- What to produce -
Review the material line by line. Identify and copy every line that contains the string "finishes".

(Rows from a 3D modeling dataset)
══════════════════════════════

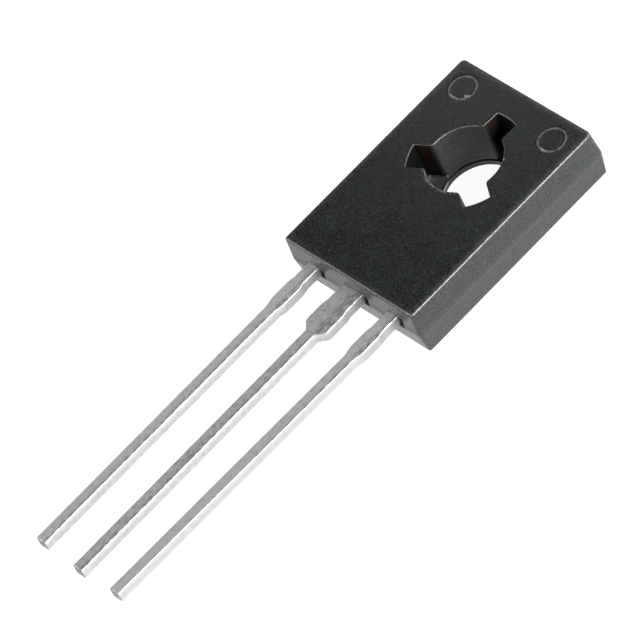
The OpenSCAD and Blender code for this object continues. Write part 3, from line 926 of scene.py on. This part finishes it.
def lead_material():
    """Hot-dipped tin. The front is mottled, paler on the outer leads, with
    dark streaks on the right part of each lead. The sides are evener, with a
    grey band along them, painted shade beside the body and on the right lead,
    and a broken painted highlight along the front rim near the body. The cut
    end shows warm copper grey."""
    material, t, shader = new_material("lead_tin")
    place = t.place()
    shader.inputs["Metallic"].default_value = 0.72
    dull, grains = tin_surface(t, shader, 16000.0, 0.3, 24000.0, 0.15, (0.42, 0.6), 3e-6)
    colour = t.colour(dull, (0.76, 0.77, 0.77), (0.24, 0.25, 0.25))
    x, y, z = t.axes(place)
    front = t.ramp_mm(z, COATED_FRONT - 0.035, COATED_FRONT - 0.012)
    sides = t.math("SUBTRACT", 1.0, front)
    band = t.product(t.ramp_mm(z, COATED_BACK + 0.36, COATED_BACK + 0.28),
                     t.ramp_mm(z, COATED_BACK + 0.06, COATED_BACK + 0.16))
    mottle = t.ramp(t.noise(place, 7000.0, 3.0, 0.7), 0.4, 0.6)
    outer = t.ramp_mm(t.math("ABSOLUTE", x), 0.9, 1.4)
    right = t.ramp_mm(x, 1.0, 1.2)
    lead_middle = t.product(t.math("ROUND", t.math("DIVIDE", x, LEAD_PITCH * MM)),
                            LEAD_PITCH * MM)
    beside = t.ramp_mm(t.math("SUBTRACT", x, lead_middle), 0.04, 0.2)
    streaks = t.ramp(t.noise(t.stretch(place, 1.0, 0.4, 1.0), 9000.0, 3.0, 0.6), 0.4, 0.55)
    near = t.ramp_mm(y, BODY_BOTTOM - 2.3, BODY_BOTTOM - 1.7)
    rim = t.product(t.ramp_mm(z, COATED_FRONT - 0.06, COATED_FRONT - 0.04),
                    t.ramp_mm(z, COATED_FRONT - 0.008, COATED_FRONT - 0.02))
    broken = t.ramp(t.noise(place, 4200.0, 2.0, 0.6), 0.4, 0.5)
    cut_end = t.add("Attribute", attribute_name="edge").outputs["Fac"]
    for mask, share, tone in (
        (sides, 0.55, (0.58, 0.585, 0.58)),
        (band, 0.32, (0.38, 0.385, 0.38)),
        (t.product(mottle, front), 0.22, PALE_TIN),
        (t.product(front, outer), 0.3, PALE_TIN),
        # Painted shade on the right lead's sides.
        (t.product(sides, right), 0.42, (0.44, 0.44, 0.44)),
        (t.product(beside, front, streaks), 0.5, (0.12, 0.125, 0.125)),
        # Painted shade on the sides beside the body.
        (t.product(near, sides), 0.45, (0.36, 0.34, 0.345)),
        # Painted highlight: a broken bright line along the front rim near the body.
        (t.product(rim, near, broken), 1.0, (1.0, 1.0, 1.0)),
        (cut_end, 0.85, COPPER_TONE),
    ):
        colour = t.paint(colour, mask, share, tone)
    t.link(colour, shader.inputs["Base Color"])
    return material


def tab_material():
    """Bare tinned tab, under a brown film of moulding flash wherever the
    mould's core pressed: in the hole and on its seat. The film is painted
    paler in the keyways, as painted light on floors that lie in shade, and it
    is left off on the foot arc, so that bare tin shows there as a painted
    highlight."""
    material, t, shader = new_material("tab_tin")
    place = t.place()
    dull, grains = tin_surface(t, shader, 12000.0, 0.04, 18000.0, 0.3, (0.3, 0.45), 1.5e-6)
    tin = t.colour(dull, (0.68, 0.67, 0.66), (0.4, 0.39, 0.38))
    x, y, z = t.axes(place)
    # Painted highlight: the film is left off on the foot arc, so bare tin shows there.
    bare_foot_highlight = t.product(placed_foot_arc(t, 1.42, 1.52, 1.62, 1.66),
                       t.ramp_mm(z, SEAT_HEIGHT - 0.08, SEAT_HEIGHT - 0.04))
    film = t.product(t.ramp_mm(z, 0.005, 0.03), t.ramp(bare_foot_highlight, 0, 1, 1.0, 0.1))
    brown = t.colour(grains, (0.012, 0.012, 0.010), (0.045, 0.040, 0.034))
    # Painted light: paler film on the keyway floors, which lie in shade.
    keyway_light = t.colour(grains, (0.09, 0.095, 0.085), (0.24, 0.245, 0.225))
    in_keyways = t.ramp_mm(t.away(x, y), KEYED_HOLE_RADIUS + 0.03, KEYED_HOLE_RADIUS + 0.09)
    t.link(t.colour(film, tin, t.colour(in_keyways, brown, keyway_light)),
           shader.inputs["Base Color"])
    t.link(t.ramp(film, 0, 1, 0.9, 0.15), shader.inputs["Metallic"])
    return material


def plain_grain_material(name, low, high, metallic, rough_low, rough_high, scale):
    """A fine-grained finish for the pieces inside the body."""
    material, t, shader = new_material(name)
    shader.inputs["Metallic"].default_value = metallic
    speckle = placed_group(t, SPECKLE, Scale=scale, Cloud_Share=0.3)
    t.link(t.colour(speckle["Mask"], low, high), shader.inputs["Base Color"])
    t.link(t.ramp(speckle["Cloud"], 0, 1, rough_low, rough_high),
           shader.inputs["Roughness"])
    t.link(t.bump(speckle["Mask"], 1e-6, 0.4), shader.inputs["Normal"])
    return material


epoxy = epoxy_material()
lead_tin, tab_tin = lead_material(), tab_material()
silicon = plain_grain_material("silicon_grey", (0.10, 0.11, 0.14), (0.16, 0.17, 0.21),
                               0.6, 0.15, 0.25, 40000.0)
die_solder = plain_grain_material("solder_grey", (0.40, 0.40, 0.41), (0.55, 0.55, 0.56),
                                  1.0, 0.35, 0.5, 30000.0)
aluminium = plain_grain_material("wire_aluminium", (0.70, 0.71, 0.72), (0.86, 0.87, 0.88),
                                 1.0, 0.22, 0.35, 45000.0)

# ---------- pieces on the frame ----------

for piece, material, nodes, slot in (
    (body, epoxy, ("moulded_body",), "moulding_compound"),
    (tab, tab_tin, ("collector_frame",), "tinned_copper"),
    (middle_lead, lead_tin, ("collector_frame",), "tinned_copper"),
    (left_lead, lead_tin, ("emitter_lead",), "tinned_copper"),
    (right_lead, lead_tin, ("base_lead",), "tinned_copper"),
):
    piece.data.materials.append(material)
    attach(piece, "root")
    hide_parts(*nodes)

for node, material in (
    ("transistor_die", silicon),
    ("die_solder", die_solder),
    ("emitter_wire", aluminium),
    ("base_wire", aluminium),
):
    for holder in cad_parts[node].material_slots:
        holder.material = material

# ---------- floor, lights, camera ----------


def white_floor():
    """A large level sheet under the part, in rings from its middle out.

    To the camera and in reflections it is mostly self-lit white with a
    faint shadow, and for all other light it is a plain white sheet.
    """
    turns = np.radians(np.arange(0, 360, 7.5))
    rays = np.column_stack([np.cos(turns), np.sin(turns)])
    radii = np.array([5, 20, 60, 200, 800, 4000])
    rings = np.array([level_ring(r * rays, FLOOR_HEIGHT) for r in radii])
    piece = tube_mesh("floor", rings[:, ::-1], filled=(True, False))
    material, t, shader = new_material("floor_white")
    output = material.node_tree.nodes["Material Output"]
    material.node_tree.nodes.remove(shader)
    paths = t.add("LightPath")
    seen = t.math("MAXIMUM", paths.outputs["Is Camera Ray"], paths.outputs["Is Glossy Ray"])
    seen = t.math("MAXIMUM", seen, paths.outputs["Is Transmission Ray"])
    glow = t.add("Emission")
    t.feed(glow, Color=(1, 1, 1, 1), Strength=FLOOR_GLOW)
    thin = t.add("BsdfDiffuse")
    t.feed(thin, Color=(FLOOR_SHADOW,) * 3 + (1,))
    both = t.add("AddShader")
    t.link(glow.outputs[0], both.inputs[0])
    t.link(thin.outputs[0], both.inputs[1])
    plain = t.add("BsdfDiffuse")
    t.feed(plain, Color=(FLOOR_WHITE,) * 3 + (1,))
    choice = t.add("MixShader")
    t.link(seen, choice.inputs[0])
    t.link(plain.outputs[0], choice.inputs[1])
    t.link(both.outputs[0], choice.inputs[2])
    t.link(choice.outputs[0], output.inputs["Surface"])
    piece.data.materials.append(material)
    return piece


def soft_sky(horizon, overhead):
    """A world that is pale at the horizon and greyer overhead."""
    world = bpy.data.worlds.new("studio")
    world.use_nodes = True
    bpy.context.scene.world = world
    t = Tree(world.node_tree)
    background = world.node_tree.nodes["Background"]
    up = t.axes(t.add("TexCoord").outputs["Generated"])[2]
    lift = t.ramp(up, 0.1, 0.4)
    t.link(t.colour(lift, (horizon,) * 3, (overhead,) * 3), background.inputs["Color"])
    background.inputs["Strength"].default_value = 1.0


def soft_box(name, direction, distance, size, radiance):
    """A square lamp that faces the part from one direction. Its power is its
    radiance times pi times its area."""
    lamp = bpy.data.lights.new(name, "AREA")
    lamp.shape = "SQUARE"
    lamp.size = size
    lamp.energy = radiance * math.pi * size**2
    holder = bpy.data.objects.new(name, lamp)
    bpy.context.scene.collection.objects.link(holder)
    away = np.array(direction, float)
    away /= np.linalg.norm(away)
    side = np.cross((0, 0, 1), away)
    side /= np.linalg.norm(side)
    turn = np.eye(4)
    turn[:3, 0], turn[:3, 1], turn[:3, 2] = side, np.cross(away, side), away
    turn[:3, 3] = away * distance
    holder.matrix_world = Matrix(turn.tolist())
    holder.visible_camera = False


floor = white_floor()
soft_sky(1.1, 0.06)
# Name, direction, distance and size in metres, radiance.
for lamp in (
    ("key", (0.93, 0.15, 0.3), 0.6, 0.4, 9.5),
    ("edge_light", (0.79, 0.27, 0.54), 0.6, 0.12, 30.0),
    ("lead_fill", (-0.62, -0.45, 0.64), 0.6, 0.3, 4.8),
    ("face_fill", (-0.644, 0.367, 0.671), 0.06, 0.012, 1.1),
):
    soft_box(*lamp)


def place_camera():
    """The camera's rows are its right, up and backward directions."""
    rows = ((0.665253, 0.677505, -0.313729),
            (-0.417418, 0.685894, 0.59608),
            (0.619032, -0.265587, 0.739096))
    place = (176.2956, -84.2532, 212.2308)
    turn = np.eye(4)
    turn[:3, :3] = np.array(rows).T
    turn[:3, 3] = np.array(place) * MM
    data = bpy.data.cameras.new("camera")
    data.sensor_width = 36
    data.lens = 412.437
    data.clip_start, data.clip_end = 0.01, 20
    camera = bpy.data.objects.new("camera", data)
    bpy.context.scene.collection.objects.link(camera)
    camera.matrix_world = Matrix(turn.tolist())
    bpy.context.scene.camera = camera


place_camera()
bpy.context.scene.view_settings.view_transform = "Standard"
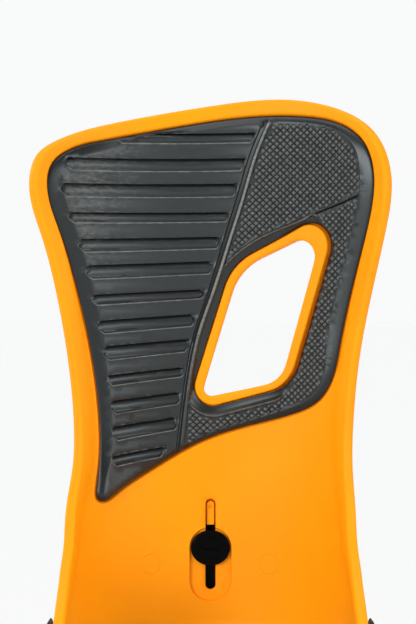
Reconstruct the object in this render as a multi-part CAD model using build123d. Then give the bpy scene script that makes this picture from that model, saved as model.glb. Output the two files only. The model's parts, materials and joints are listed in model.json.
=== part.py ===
from build123d import *

# Highback of a snowboard binding, hinged on its heel cup, with a forward-lean adjuster.
# Millimetres. +Z up, -Y towards the toes, +X to the right seen from the boot.
# The origin is the centre of the footprint, on the plane that the heel cup stands on.
# The highback is a curved shell. Its front is described by unrolled coordinates: s, the arc
# length round the shell from its spine, and z, the height. h is the height above the front face,
# towards the boot.
import os
from math import cos, radians, sin

os.makedirs("parts", exist_ok=True)

# Shell surface
PIVOT_Z = 64.0
SPINE_Y = 60.0          # front face at the spine, at the height of the pivot
SPINE_LEAN = 26.0       # how far the spine leans forward over its height ...
SPINE_FLARE = 8.0       # ... less how far it curves back again
SPINE_HEIGHT = 231.0
WRAP_LOW, WRAP_HIGH = 57.0, 100.0     # radius round the heel, and round the calf
WRAP_Z_LOW, WRAP_Z_HIGH = 80.0, 250.0
WRAP_ANGLE = radians(83)              # the wings run straight on from here
WING_LENGTH = 48.0
SECTION_HEIGHTS = [35 + 15 * i for i in range(19)]
SHELL = 3.5             # wall of the shell
RIM = 1.2               # raised rim round the edge
RIM_WIDTH = 6.3
LIP = 2.2               # raised lip round the window
PAD_LOW, PAD_HIGH = 0.1, 3.0
PAD_GAP = 0.5
REACH = 120.0           # half length of a cutting prism

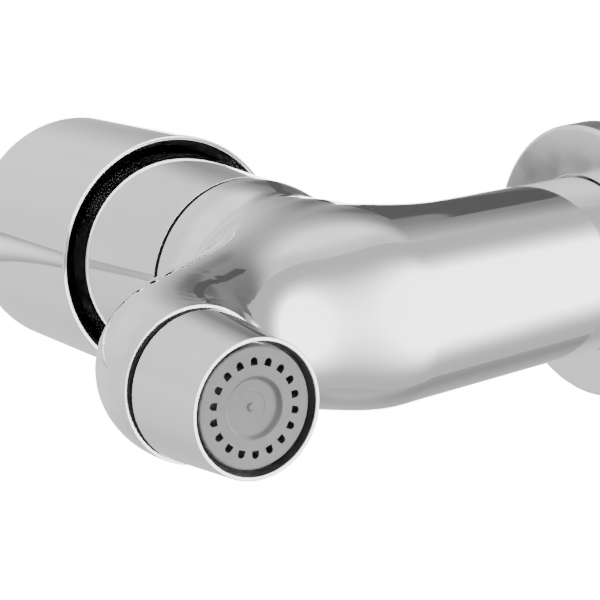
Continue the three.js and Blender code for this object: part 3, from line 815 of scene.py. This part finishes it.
def aerator_face():
    """The disc in the outlet: a shallow dish with a ring of stream holes round it."""
    dish = FACE_LOW + DISH_DEPTH
    profile = [
        (0, dish - PIP_DEPTH), (0.7, dish - PIP_DEPTH, 0.3), (0.9, dish, 0.15),
        (2.9, dish, 0.1), (3.1, dish - DISH_STEP, 0.1),
        (DISH_R - 0.7, dish - DISH_STEP, 0.6), (DISH_R, FACE_LOW, 0.35),
        (FACE_R, FACE_LOW, 0.5), (FACE_R, FACE_TOP), (0, FACE_TOP),
    ]
    mesh = carve(revolve("aerator_disc", profile, SMALL_ROUND), hole_cutters())
    mesh.name = "aerator_disc"
    stand(mesh, UPRIGHT, (0, OUTLET_Y, 0))
    rim, inner = HOLE_SHADE_BAND
    # Painted shade: in the band of the holes, all but the front face is near black, so the holes look dark
    # inside.
    finish_and_shade = painted_shade_inside(GREY_PLASTIC, (OUTLET_Y, FACE_R - rim, FACE_LOW + 0.15, 0, inner))
    shade(finished_object("aerator_disc", mesh, "tap_body", finish_and_shade, ["aerator_face"]))


# ---------- lever ----------

LEVER_LOW = CAP_TOP + 0.3
LEVER_END_Y = span("lever", Y)[0] - HUB_Y
LEVER_LIFT = 12.0
LEVER_BASE_R = 15.0
LEVER_HALF_T = 4.5
LEVER_MIDDLE = LEVER_LOW + LEVER_HALF_T
LEVER_TOP = LEVER_MIDDLE + LEVER_HALF_T
LEVER_EDGE = 1.2
LEVER_CELL, LEVER_CELL_QUICK = 1.0, 1.6
BUTTON_SEAT_R = 6.8
BUTTON_SEAT_DEPTH = 2.3
BOSS_R = 9.0
BUTTON_R = 6.5


def lever_field(p):
    """A round base with a flattened arm that rises and thins towards its tip, in hub coordinates."""
    flat = np.hypot(p[..., 0], p[..., 1]) - LEVER_BASE_R + LEVER_EDGE
    tall = np.abs(p[..., 2] - LEVER_MIDDLE) - LEVER_HALF_T + LEVER_EDGE
    outside = np.hypot(np.maximum(flat, 0), np.maximum(tall, 0))
    base = outside + np.minimum(np.maximum(flat, tall), 0) - LEVER_EDGE
    reach = LEVER_END_Y + 6
    u = np.clip(p[..., 1] / reach, 0, 1)
    size = 8.6 - 2.6 * u
    dy = p[..., 1] - u * reach
    dz = (p[..., 2] - LEVER_MIDDLE - LEVER_LIFT * u * u) * 2
    arm = (np.sqrt(p[..., 0] ** 2 + dy ** 2 + dz ** 2) - size) * 0.6
    return smooth_min(base, arm, 2.5)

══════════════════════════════

- Response to this task -
The OpenSCAD and Blender code for this object continues. Write part 3, from line 926 of scene.py on. This part finishes it.
Continue the three.js and Blender code for this object: part 3, from line 815 of scene.py. This part finishes it.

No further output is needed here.